Extracted records |
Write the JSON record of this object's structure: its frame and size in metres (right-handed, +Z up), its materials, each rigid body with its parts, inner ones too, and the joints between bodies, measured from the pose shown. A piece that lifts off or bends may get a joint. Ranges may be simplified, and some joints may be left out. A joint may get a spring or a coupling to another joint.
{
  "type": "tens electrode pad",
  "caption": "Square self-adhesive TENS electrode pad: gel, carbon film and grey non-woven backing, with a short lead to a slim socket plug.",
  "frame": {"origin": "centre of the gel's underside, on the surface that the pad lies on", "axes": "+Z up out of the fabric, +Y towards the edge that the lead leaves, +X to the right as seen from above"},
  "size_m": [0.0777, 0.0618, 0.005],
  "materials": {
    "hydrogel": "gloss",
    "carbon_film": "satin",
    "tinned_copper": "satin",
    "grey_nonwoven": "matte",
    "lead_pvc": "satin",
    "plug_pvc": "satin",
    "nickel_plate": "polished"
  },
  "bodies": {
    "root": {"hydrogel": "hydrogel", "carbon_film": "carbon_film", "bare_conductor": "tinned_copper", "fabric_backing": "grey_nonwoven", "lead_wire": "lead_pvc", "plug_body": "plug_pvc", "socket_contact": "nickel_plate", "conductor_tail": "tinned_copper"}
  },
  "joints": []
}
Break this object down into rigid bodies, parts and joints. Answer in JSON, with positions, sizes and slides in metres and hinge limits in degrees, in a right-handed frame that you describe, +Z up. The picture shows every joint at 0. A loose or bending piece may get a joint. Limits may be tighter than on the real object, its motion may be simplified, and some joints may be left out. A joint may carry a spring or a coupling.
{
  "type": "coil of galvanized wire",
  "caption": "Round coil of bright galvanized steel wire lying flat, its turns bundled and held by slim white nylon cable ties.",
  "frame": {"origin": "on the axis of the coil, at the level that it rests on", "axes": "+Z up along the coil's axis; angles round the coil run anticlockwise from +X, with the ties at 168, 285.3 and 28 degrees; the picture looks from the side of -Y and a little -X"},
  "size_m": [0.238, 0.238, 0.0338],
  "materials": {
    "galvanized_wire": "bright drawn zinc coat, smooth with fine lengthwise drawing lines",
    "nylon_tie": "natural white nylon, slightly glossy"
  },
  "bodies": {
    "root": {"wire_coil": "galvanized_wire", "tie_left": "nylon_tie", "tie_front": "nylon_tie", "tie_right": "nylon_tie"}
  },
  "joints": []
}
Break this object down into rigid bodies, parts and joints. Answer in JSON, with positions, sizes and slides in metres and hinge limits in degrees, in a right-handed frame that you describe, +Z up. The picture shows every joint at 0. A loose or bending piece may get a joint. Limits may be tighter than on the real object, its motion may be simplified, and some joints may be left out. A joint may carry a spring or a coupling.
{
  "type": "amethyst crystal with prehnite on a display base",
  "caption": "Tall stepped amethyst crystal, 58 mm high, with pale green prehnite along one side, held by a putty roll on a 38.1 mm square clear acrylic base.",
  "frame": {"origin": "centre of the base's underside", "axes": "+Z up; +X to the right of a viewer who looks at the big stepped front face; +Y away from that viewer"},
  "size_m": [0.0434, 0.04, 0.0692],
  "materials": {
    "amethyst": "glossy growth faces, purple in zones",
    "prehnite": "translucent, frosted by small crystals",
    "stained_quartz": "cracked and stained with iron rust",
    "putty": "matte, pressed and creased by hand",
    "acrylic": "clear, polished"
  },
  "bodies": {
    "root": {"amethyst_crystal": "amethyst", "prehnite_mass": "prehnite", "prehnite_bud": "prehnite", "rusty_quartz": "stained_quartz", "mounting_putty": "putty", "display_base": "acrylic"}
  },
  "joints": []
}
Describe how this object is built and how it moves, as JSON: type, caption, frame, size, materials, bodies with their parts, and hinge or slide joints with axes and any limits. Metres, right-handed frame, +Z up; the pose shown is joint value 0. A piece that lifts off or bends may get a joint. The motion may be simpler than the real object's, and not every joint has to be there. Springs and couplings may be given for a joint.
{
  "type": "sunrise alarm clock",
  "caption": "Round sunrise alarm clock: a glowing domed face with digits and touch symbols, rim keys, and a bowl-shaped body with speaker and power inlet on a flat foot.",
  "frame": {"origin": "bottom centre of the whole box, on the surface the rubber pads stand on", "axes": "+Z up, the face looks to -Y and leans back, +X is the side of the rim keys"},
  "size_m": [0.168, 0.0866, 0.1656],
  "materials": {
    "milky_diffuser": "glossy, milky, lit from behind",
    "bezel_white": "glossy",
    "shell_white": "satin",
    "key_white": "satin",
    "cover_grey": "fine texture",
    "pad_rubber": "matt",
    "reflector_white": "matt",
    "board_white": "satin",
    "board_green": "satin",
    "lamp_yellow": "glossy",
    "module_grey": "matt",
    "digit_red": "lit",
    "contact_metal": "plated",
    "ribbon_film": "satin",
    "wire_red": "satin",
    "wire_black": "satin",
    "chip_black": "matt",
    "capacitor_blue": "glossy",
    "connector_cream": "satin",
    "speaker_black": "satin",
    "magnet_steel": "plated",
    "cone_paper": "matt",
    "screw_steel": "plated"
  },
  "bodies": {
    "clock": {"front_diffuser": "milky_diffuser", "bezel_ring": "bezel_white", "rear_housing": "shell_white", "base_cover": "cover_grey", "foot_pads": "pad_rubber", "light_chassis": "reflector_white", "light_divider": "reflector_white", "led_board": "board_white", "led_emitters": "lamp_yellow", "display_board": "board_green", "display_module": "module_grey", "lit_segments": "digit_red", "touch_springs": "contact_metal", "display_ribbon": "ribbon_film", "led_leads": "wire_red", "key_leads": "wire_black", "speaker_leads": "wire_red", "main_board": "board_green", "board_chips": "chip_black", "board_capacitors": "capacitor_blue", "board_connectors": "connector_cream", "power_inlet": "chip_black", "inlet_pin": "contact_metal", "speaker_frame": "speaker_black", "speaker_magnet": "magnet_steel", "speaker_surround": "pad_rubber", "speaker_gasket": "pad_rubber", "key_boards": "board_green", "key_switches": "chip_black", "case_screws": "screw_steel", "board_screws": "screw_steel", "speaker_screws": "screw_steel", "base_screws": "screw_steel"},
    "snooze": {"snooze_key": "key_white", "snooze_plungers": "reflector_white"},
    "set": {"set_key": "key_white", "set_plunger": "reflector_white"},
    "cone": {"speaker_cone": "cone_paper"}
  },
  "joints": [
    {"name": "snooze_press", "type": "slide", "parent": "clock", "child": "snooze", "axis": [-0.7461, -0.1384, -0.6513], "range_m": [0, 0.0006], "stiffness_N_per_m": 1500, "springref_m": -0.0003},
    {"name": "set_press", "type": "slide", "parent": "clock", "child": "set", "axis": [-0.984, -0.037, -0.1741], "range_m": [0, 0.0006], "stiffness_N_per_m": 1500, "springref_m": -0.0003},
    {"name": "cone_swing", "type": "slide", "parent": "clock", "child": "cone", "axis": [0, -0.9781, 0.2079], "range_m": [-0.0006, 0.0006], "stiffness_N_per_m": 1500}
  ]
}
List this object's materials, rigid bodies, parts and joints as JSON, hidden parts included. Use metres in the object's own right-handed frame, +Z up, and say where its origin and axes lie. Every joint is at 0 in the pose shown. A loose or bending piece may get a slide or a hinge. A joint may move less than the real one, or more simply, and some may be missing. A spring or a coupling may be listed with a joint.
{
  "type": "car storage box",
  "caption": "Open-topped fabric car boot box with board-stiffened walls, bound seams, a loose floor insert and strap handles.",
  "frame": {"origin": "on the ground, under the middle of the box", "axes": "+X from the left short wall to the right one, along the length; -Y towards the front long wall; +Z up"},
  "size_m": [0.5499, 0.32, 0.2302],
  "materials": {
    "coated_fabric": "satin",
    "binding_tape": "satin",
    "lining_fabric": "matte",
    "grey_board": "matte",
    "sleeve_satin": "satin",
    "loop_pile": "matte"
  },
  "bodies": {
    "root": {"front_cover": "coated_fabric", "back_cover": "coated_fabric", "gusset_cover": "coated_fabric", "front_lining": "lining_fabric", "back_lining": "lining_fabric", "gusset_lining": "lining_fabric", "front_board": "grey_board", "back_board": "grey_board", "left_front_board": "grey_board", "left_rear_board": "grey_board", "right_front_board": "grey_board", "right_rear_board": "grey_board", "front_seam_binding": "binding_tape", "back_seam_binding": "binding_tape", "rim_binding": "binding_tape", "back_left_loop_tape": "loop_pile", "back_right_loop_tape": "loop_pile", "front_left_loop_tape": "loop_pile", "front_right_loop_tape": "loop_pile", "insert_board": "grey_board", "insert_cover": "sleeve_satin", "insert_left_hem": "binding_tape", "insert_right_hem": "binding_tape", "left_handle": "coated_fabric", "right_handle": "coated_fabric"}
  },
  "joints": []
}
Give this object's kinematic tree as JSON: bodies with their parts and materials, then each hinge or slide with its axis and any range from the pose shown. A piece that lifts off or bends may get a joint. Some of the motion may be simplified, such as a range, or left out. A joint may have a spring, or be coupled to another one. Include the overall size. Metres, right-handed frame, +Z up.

Brief | Say only how many lines in the records carry the word "shown".

Answer to this exercise | 4